Possibilités de cuisinier et bonne ambiance
Pour obtenir une impression sur l’ambiance de travail dans les exploitations de cultures spéciales en Suisse, l’enquête a porté sur divers paramètres. Il s’agissait pour les personnes interrogées de répondre par « ne correspond pas du tout » à « correspond tout à fait » à diverses affirmations. Par ailleurs, ces personnes ont été questionnées sur les infrastructures mises à disposition du personnel (voir graphique).
Cependant, les éléments évoqués ne contribuent pas tous à créer des relations de travail de longue durée.
Les employé·es dont les repas principaux sont fournis par l’employeur restent moins longtemps que les autres.
C’est même le contraire, si bien que les employé·es dont les repas principaux sont fournis par l’employeur restent moins longtemps que les autres. Il est vraisemblable que les employé·es, notamment étrangers, préfèrent leur propre cuisine.

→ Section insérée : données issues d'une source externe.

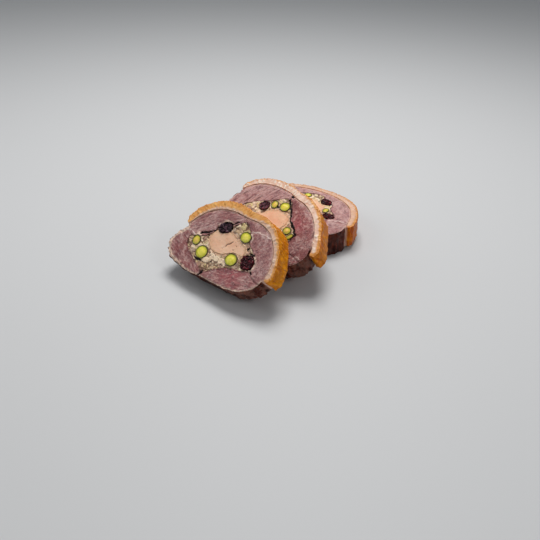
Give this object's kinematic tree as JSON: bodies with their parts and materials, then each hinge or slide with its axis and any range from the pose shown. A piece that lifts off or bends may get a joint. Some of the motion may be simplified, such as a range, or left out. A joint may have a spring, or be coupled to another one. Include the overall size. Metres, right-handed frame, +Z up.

En revanche, les possibilités de dormir sur l’exploitation contribue à l’allongement de la relation de travail. Des facteurs sociaux influent également sur cette durée. Même une bonne relation entre l’employeur et ses employé·es ou l’organisation de fêtes dans l’exploitation sont des facteurs qui, d’après les analyses statistiques concernées, allongent la durée de séjour des employé·es.
Souplesse demandée
Les employé·es souhaitent toucher un salaire correspondant à leurs capacités (voir encadré). Ils veulent être pris au sérieux : la possibilité d’organiser eux-mêmes leurs horaires rallonge aussi significativement la durée de leur engagement dans l’exploitation. Globalement, un bon équilibre entre les intérêts de l’employeur et ceux de l’employé·e favorisent la durée des relations de travail.